The Federal Creosote Superfund Site in Manville was once the home of a coal tar wood treatment facility operated from approximately 1911 to 1956. During its operation, the facility treated railroad ties with creosote. The most prominent features of the wood treatment operations included two unlined canals that conveyed creosote waste to two unlined lagoons. The lagoons held concentrated creosote waste sludge.
Attorneys for the Division of Law filed proofs of claim related to the Federal Creosote Superfund Site in 2009, seeking past costs and Natural Resource Damages on behalf of the state Department of Environmental Protection.

Those claims, as well as environmental claims against Kerr-McGee made by 10 other states, the federal government and the Navajo Tribe relative to polluted industrial sites across the nation, have been resolved as part of the global settlement announced today.

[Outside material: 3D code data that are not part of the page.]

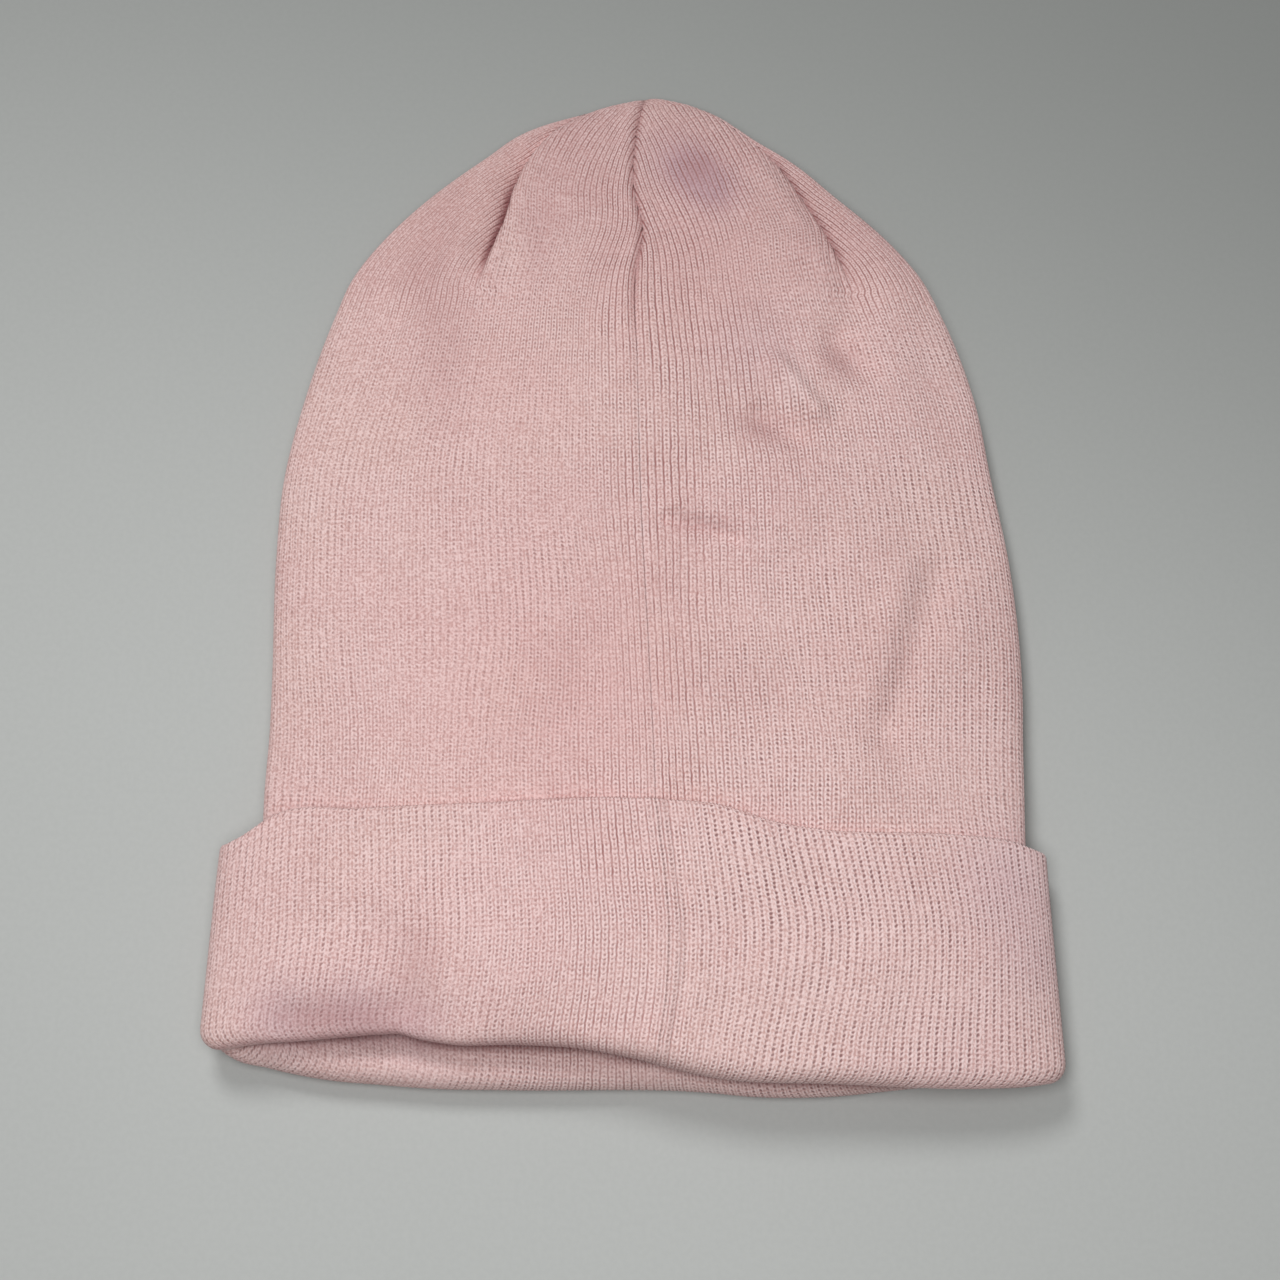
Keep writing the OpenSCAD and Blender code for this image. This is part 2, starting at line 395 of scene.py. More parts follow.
def arc_tables(form, rows, up):
    """Arc length from the middle of each row's section to its side, against phi."""
    phi = np.linspace(0, math.pi / 2, 181)
    grid = skin(form, rows[:, None] + 0 * phi, phi + 0 * rows[:, None], 0.0, up)
    steps = np.linalg.norm(np.diff(grid, axis=1), axis=2)
    return phi, np.concatenate([np.zeros((len(rows), 1)), np.cumsum(steps, axis=1)], axis=1)


def phi_at(arc, arcs, phi_table):
    """The phi at signed arc lengths from the middle, row by row."""
    phi = np.stack([np.interp(np.abs(arc[i]), arcs[i], phi_table) for i in range(len(arc))])
    return np.where(arc < 0, -phi, phi)


def path_length(reference, rows):
    """Slope of a reference line along the rows, and the distance along it."""
    slope = np.gradient(reference, rows)
    steps = np.diff(rows) * np.hypot(1, (slope[1:] + slope[:-1]) / 2)
    return slope, rows[0] + np.concatenate([[0], np.cumsum(steps)])


def wander(x, s):
    """How far a wale strays sideways from its straight line."""
    return 1.9 * lumps(x, s, 40, 23) + 0.3 * lumps(x, s / 1.6, 9, 21) + 0.12 * lumps(x, s / 1.6, 2.6, 22)


def arc_to_dart(rows, hand, dart, arcs, phi_table):
    """Arc length from the middle of each row's section to the dart."""
    half_width, middle, _, _ = body_form(rows)
    reach = half_width[:, None] * np.sin(phi_table)[None, :]
    off = np.clip(hand * (dart(rows) - middle), 0, None)
    return np.array([np.interp(off[i], reach[i], arcs[i]) for i in range(len(rows))])


def courses(rows, across, width, centre_line, inner):
    """Distance along the cloth at each point, square to the wales of the gore that it is on."""
    centre_slope, _ = path_length(centre_line, rows)
    side_slope, side_distance = path_length(width, rows)
    ramp = ease((rows - CROWN_START + 10) / 30)
    centre_lean = (ramp * centre_slope / np.hypot(1, centre_slope))[:, None]
    side_lean = (ramp * side_slope / np.hypot(1, side_slope))[:, None]
    along_centre = rows[:, None] + (across - centre_line[:, None]) * centre_lean
    along_side = mix(rows, side_distance, ramp)[:, None] + (across - width[:, None]) * side_lean
    return np.where(inner, along_centre, along_side)


def body_lattice(rows, hand, up, pitch, seam, dart):
    """Half of the body. Wales run up it, and each gore of the crown keeps its own wales parallel.

    hand is -1 for the left half and 1 for the right one. A half without a seam starts at its middle.
    """
    phi_table, arcs = arc_tables(body_form, rows, up)
    seam_at = hand * (seam(rows) - body_form(rows)[1]) if seam else 0 * rows
    width = arcs[:, -1] - seam_at
    dart_at = arc_to_dart(rows, hand, dart, arcs, phi_table) - seam_at
    dart_at = np.clip(dart_at, 0.01, width - 0.01)
    start = int(np.searchsorted(rows, CROWN_START))
    count = int(round(width[start] / pitch))
    wales = np.linspace(0, count, count * POINTS_PER_WALE + 1)

    # where each wale would run if the seams did not cut it off
    natural = wales / count * width[start]
    inner = (natural <= dart_at[start])[None, :]
    crown = (rows >= rows[start])[:, None]
    centre_line = dart_at / 2 if seam else 0 * rows
    side_shift = (width - width[start])[:, None]
    centre_shift = (centre_line - centre_line[start])[:, None]
    scaled = natural[None, :] * (width / width[start])[:, None]
    gored = natural[None, :] + np.where(inner, centre_shift, side_shift)
    free = np.where(crown, mix(scaled, gored, ease((rows - CROWN_START) / 22)[:, None]), scaled)

    # and where it runs between them: a point beyond a seam moves onto it, with the wale that is there
    lowest = np.where(crown & ~inner, dart_at[:, None], 0)
    highest = np.where(crown & inner, dart_at[:, None], width[:, None])
    across = np.clip(free, lowest, highest)
    wale = np.repeat(wales[None, :], len(rows), 0)
    for i in range(start, len(rows)):
        for group in (inner[0], ~inner[0]):
            wale[i, group] = np.interp(across[i, group], free[i, group], wales[group])

    course = courses(rows, across, width, centre_line, inner)
    s = np.repeat(rows[:, None], len(wales), 1)
    clear = ease(np.minimum(across - lowest, highest - across) / 12.0)
    across = across + clear * wander(hand * across, s)
    phi = hand * phi_at(across + seam_at[:, None], arcs, phi_table)
    stitch = course / COURSE + 0.5 * lumps(hand * across, s, 18, 11) + 0.2 * lumps(hand * across, s, 4, 12)
    lattice = Lattice(s, phi, hand * (wale + 0.5), stitch)
    return lattice if hand * up > 0 else lattice.flipped()


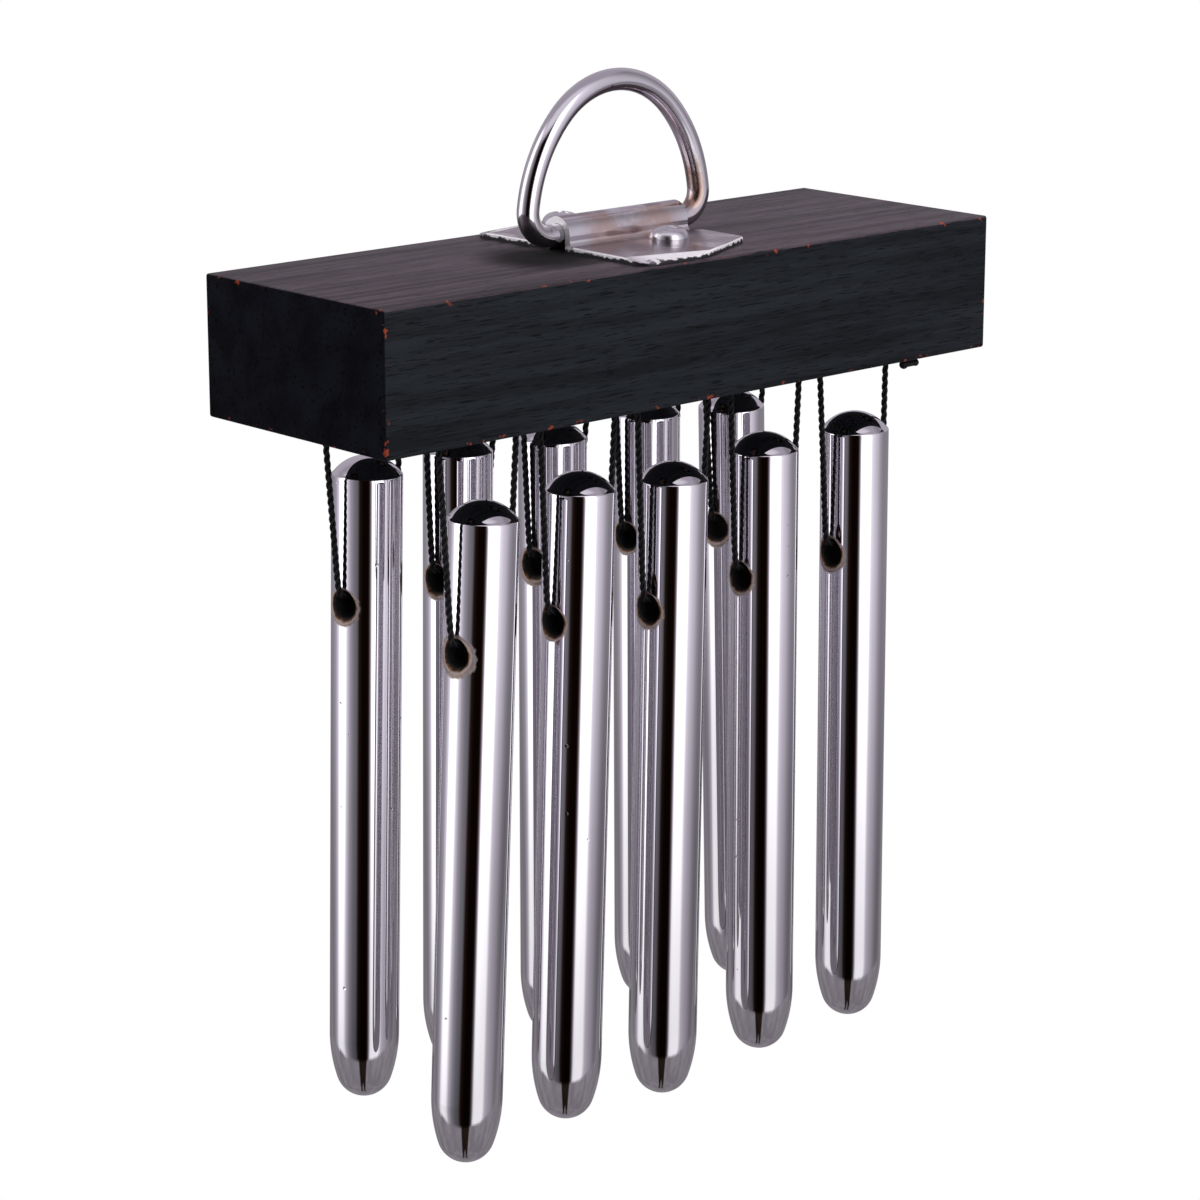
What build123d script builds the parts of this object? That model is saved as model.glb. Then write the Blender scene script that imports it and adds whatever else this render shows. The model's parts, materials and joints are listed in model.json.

Today’s settlement must now be approved by the federal bankruptcy court. Once the Settlement is lodged with the bankruptcy court, it will be subject to a 30-day comment period.

 Assuming that the court approves the settlement after hearing any objections that might be filed during the comment period, it may be subject to an appellate review process in the U.S. Court of Appeals for the Second Circuit. It is anticipated that settlement proceeds could be available for distribution by the trustee by year's end, depending on the pace of any appeal process.

Deputy Attorneys General John Dickinson and Richard Engel, both assigned to the Division of Law’s Environmental Enforcement section, handled the Kerr-McGee matter on behalf of the State.